Copper Hits Record Highs; AI Demand Meets Hormuz Bottleneck
Copper prices have reached an all-time high, driven not only by artificial intelligence infrastructure demand but also by a newly emerging "Strait of Hormuz problem" for copper refining. With the conflict disrupting shipping lanes critical to global trade, copper supply chains are under additional stress. Copper stands at $6.20/lb on May 19, up 33.5% year-over-year.
Energy Markets

WTI crude pulled back 1.49% on May 19 to $102.83/barrel, while Brent fell 1.92% to $109.95/barrel, as markets weighed stalled diplomatic progress between the U.S. and Iran. Despite today's pullback, both benchmarks remain near their highest levels in years. WTI is up 79% year-to-date and Brent is up more than 80%. The EIA's May Short-Term Energy Outlook, published last week, projected Brent averaging around $106/b in May and June before easing to $89/b in Q4 2026 as Middle East production gradually returns.
Natural gas prices were roughly flat on the day at $3.024/MMBtu (+0.01%), though they remain down nearly 18% year-to-date — a reflection of mild shoulder-season demand and healthy storage injections as the U.S. heads into summer. The American Gas Association's May 15 report highlighted that dry natural gas production has remained resilient year-over-year even as lower prices have contributed to softer drilling activity. European gas benchmarks told a different story: TTF Gas fell 1.77% to €49.36/MWh but is still up 75% year-to-date, while LNG JKM surged 10.84% on the session.

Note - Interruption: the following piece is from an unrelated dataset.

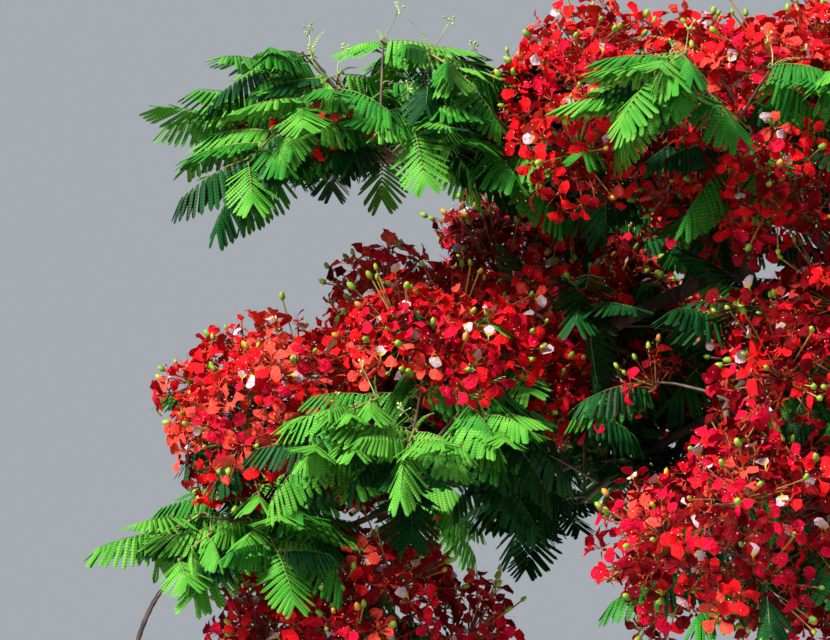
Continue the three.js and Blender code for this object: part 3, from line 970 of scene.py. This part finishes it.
blossom_nodes = [n for n in masses if n.startswith("blossom")]
leaf_nodes = [n for n in masses if n.startswith("leaves")]
CLAW_TINT, CLAW_OF_PETAL = (0.10, 0.02, 0.0), 0.7
for shade, (light, dark) in REDS.items():
    claw = tuple(CLAW_OF_PETAL * c + d for c, d in zip(light, CLAW_TINT))
    paint = petal_material("petal_" + shade, light, dark, claw)
    planted_piece("petals_" + shade, "petal_" + shade, paint, blossom_nodes)
white, pink, yellow = (0.68, 0.54, 0.58), (0.60, 0.34, 0.42), (0.66, 0.46, 0.06)
white_petal = petal_material("white_petal", white, pink, yellow, claw_share=0.72)
planted_piece("white_petals", "standard", white_petal, blossom_nodes)
SMALL_PARTS = {
    "sepal": ((0.64, 0.050, 0.028), (0.42, 0.016, 0.010), (0.45, 0.22, 0.05)),
    "stamen": ((0.62, 0.02, 0.03), (0.36, 0.01, 0.02), (0.60, 0.20, 0.08)),
    "anther": ((0.66, 0.46, 0.38), (0.36, 0.16, 0.14), (0.6, 0.4, 0.3)),
}
for kind, (light, dark, foot) in SMALL_PARTS.items():
    skin = petal_material(kind + "_skin", light, dark, foot)
    planted_piece(kind + "s", kind, skin, blossom_nodes)
stalk_skin = young_skin("stalk_skin", (0.36, 0.14, 0.04), (0.28, 0.035, 0.02))
joined_piece("flower_stalks", tube_parts["stalk"], stalk_skin, blossom_nodes)

# Buds
# Closed buds stand among the flowers on stalks of their own: plump green and yellow eggs about
# two centimetres long, several to a truss and of every age.
BUD_SIZE, BUD_TAPER, GREEN_BUDS = [7.2, 7.2, 11], 0.02, 0.88
bpy.ops.object.select_all(action="DESELECT")
bpy.ops.mesh.primitive_uv_sphere_add(segments=5, ring_count=3, radius=1)
bud_model = bpy.context.object
bud_model.data.calc_loop_triangles()
bud_corners = numbers_of(bud_model.data.vertices, "co") * BUD_SIZE
bud_corners[:, :2] *= 1.0 - BUD_TAPER * bud_corners[:, 2:3]
bud_triangles = np.array([t.vertices for t in bud_model.data.loop_triangles])
bud_part = (bud_corners, bud_triangles, np.zeros((len(bud_corners), 2)))
bpy.data.objects.remove(bud_model)
for number, (_, truss) in enumerate(every_truss):
    random = seeded(60000 + 59 * number)
    root = truss["middle"] - truss["out"] * truss["size"] * 0.2
    for _ in range(round(truss["size"] * (0.035 + 0.035 * random()))):
        turn, ring = random() * 2 * math.pi, 0.1 + 0.9 * math.sqrt(random())
        flat = truss["u"] * math.cos(turn) + truss["w"] * math.sin(turn)
        lift = 0.62 - 0.38 * ring * ring + 0.3 * (random() - 0.5)
        place = truss["middle"] + truss["size"] * (flat * ring + truss["out"] * lift)
        out = unit(truss["out"] + flat * ring + np.array([random() - 0.5, random() - 0.5, 0.2]))
        kind = "bud" if random() < GREEN_BUDS else "ripe_bud"
        plant(kind, bud_part, standing(out, 0, 0.66 + 0.5 * random()), place)
        points, _ = along_curve([root, (root + place) / 2 - out * 12, place - out * 7], 3)
        add_tube("bud_stalk", points, [1.7, 1.5, 2.1], 3)
bud_skin = young_skin("bud_skin", (0.34, 0.46, 0.03), (0.15, 0.30, 0.02))
planted_piece("buds", "bud", bud_skin, blossom_nodes)
ripe_skin = young_skin("ripe_bud_skin", (0.62, 0.42, 0.03), (0.45, 0.16, 0.02))
planted_piece("ripe_buds", "ripe_bud", ripe_skin, blossom_nodes)
bud_stalk_skin = young_skin("bud_stalk_skin", (0.34, 0.28, 0.05), (0.30, 0.09, 0.03))
joined_piece("bud_stalks", tube_parts["bud_stalk"], bud_stalk_skin, blossom_nodes)

# Leaves
# Each is cut twice: a rib that arches out and droops carries twelve pairs of side shoots, and
# each side shoot is a narrow blade of small leaflets that lie edge to edge. Side shoots hang down
# on both sides of the rib like a saddle. A spray of several leaves stands for each leaf solid.
SHOOT_PAIRS, SHOOT_LENGTH, SHOOT_WIDTH = 12, 0.50, 0.078
SHOOT_OUTLINE, SHOOT_FOLD = ((0.0, 0.4), (0.2, 1.0), (0.9, 0.82)), 0.35


def side_shoot(length, width, bend):
    """One side shoot along +X, folded a little along its middle, with a rounded tip."""
    corners, uv = [], []
    for share, wide in SHOOT_OUTLINE:
        for side in (-1, 0, 1):
            y = 0.5 * side * width * wide
            corners.append((share * length, y, -bend * share * share * length - SHOOT_FOLD * abs(y)))
            uv.append((0.5 + 0.5 * side * wide, share))
    tip = len(corners)
    corners.append((length, 0, -bend * length))
    uv.append((0.5, 1))
    triangles = strip(0, len(SHOOT_OUTLINE)) + [(tip - 3, tip, tip - 2), (tip - 2, tip, tip - 1)]
    return np.array(corners), np.array(triangles), np.array(uv)


def leaf_model(droop, shoot_length, shoot_width, bend, arch, seed):
    """A whole leaf of length 1 along +X, with +Z up."""
    random = seeded(seed)
    shoots = []
    for k in range(SHOOT_PAIRS):
        t = 0.10 + 0.86 * (k + 0.2 * random()) / (SHOOT_PAIRS - 1)
        foot = np.array([t - 0.05, 0, -arch * t * t])
        full = (0.55 + 0.45 * math.sin(math.pi * min(1, 0.12 + 0.80 * t))) * (0.92 + 0.16 * random())
        turn = math.radians(98 - 66 * t ** 1.3 + 8 * (random() - 0.5))
        for side in (-1, 1):
            sag = math.radians(droop + 14 * (random() - 0.5))
            aside, down = side * math.cos(sag), -math.sin(sag)
            x = np.array([math.cos(turn), math.sin(turn) * aside, math.sin(turn) * down])
            x = unit(x - UP * 1.2 * arch * t)
            y = unit(np.cross(UP, x))
            corners, triangles, uv = side_shoot(shoot_length * full, shoot_width, bend)
            shoots.append((corners @ np.array([x, y, np.cross(x, y)]) + foot, triangles, uv))
    return bunched(shoots)


YOUNG_ARCH = 0.8
leaf_models = [
    leaf_model(14 + 8 * k, SHOOT_LENGTH, SHOOT_WIDTH, 0.12 + 0.05 * k, ARCH, 500 + k) for k in range(5)
]
young_models = [leaf_model(50 + 15 * k, 0.17, 0.034, 0.3, YOUNG_ARCH, 600 + k) for k in range(2)]
POD_LENGTH, POD_STALK = 430, 128
LEAF_BESIDE_POD, LEAF_ABOVE_POD = 150, 10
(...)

Precious Metals & Industrial

Gold retreated 0.49% on May 19 to $4,544.50/troy oz, a continuation of the modest pullback seen over the past month. Despite the daily and monthly declines (down 5.77% over 30 days), gold remains up a remarkable 38% year-over-year, reflecting the sustained safe-haven demand driven by the Middle East conflict and broader macro uncertainty. Analysts note that gold climbed back above a key trend line in early May, with some expecting further consolidation before the next directional move.
Silver dropped 1.97% on the session to $76.13/troy oz, though it is up nearly 130% year-over-year — an extraordinary gain that reflects both safe-haven and industrial demand dynamics. Copper slipped 1.08% to $6.20/lb on the day, but the longer-term story is the record-high copper prices driven by AI infrastructure build-out and the emerging supply chain stress from the Strait of Hormuz disruption. Copper is up 33.5% year-over-year. The dollar's trajectory and Federal Reserve rate outlook continue to act as a counterweight to precious metals upside, as higher oil-driven inflation complicates the Fed's path.
Agriculture
Wheat futures gained 0.99% to 671¢/bushel on May 19, while corn ticked up 0.32% to 478¢/bushel. Both crops are up meaningfully year-to-date (wheat +32%, corn +9%), supported by the broader inflationary backdrop from elevated energy costs and persistent supply-chain uncertainty. Soybeans edged up 0.16% to 1,215¢/bushel and are 17.9% higher year-to-date. Palm oil surged 2.31% in the session. Agricultural commodities broadly continue to absorb the secondary effects of elevated diesel and transportation costs stemming from the energy crisis.
What to Watch
- U.S.-Iran war developments: Any diplomatic breakthrough or escalation in the Strait of Hormuz standoff will be the single biggest mover across energy, metals, and agriculture markets. Trump's "totally unacceptable" response to Iran's latest offer suggests no near-term resolution.
- EIA Weekly Petroleum Status Report: Inventory data will test whether the 8.5 million b/d Q2 draw forecast is materializing, with any surprise builds potentially pressuring crude prices.
- Fed communications and inflation data: Oil-driven CPI pressure is complicating the Federal Reserve's rate path. Any Fed statements this week on the inflation outlook could move gold and silver.
- Copper supply chain updates: Watch for any new data on copper refining disruptions tied to the Strait of Hormuz shipping bottleneck, which has added a new dimension to already-elevated prices.
- Morgan Stanley's $150 Brent scenario: Market participants are closely watching Hormuz shipping data; any further deterioration in tanker traffic could catalyze the price spike scenario flagged by the bank.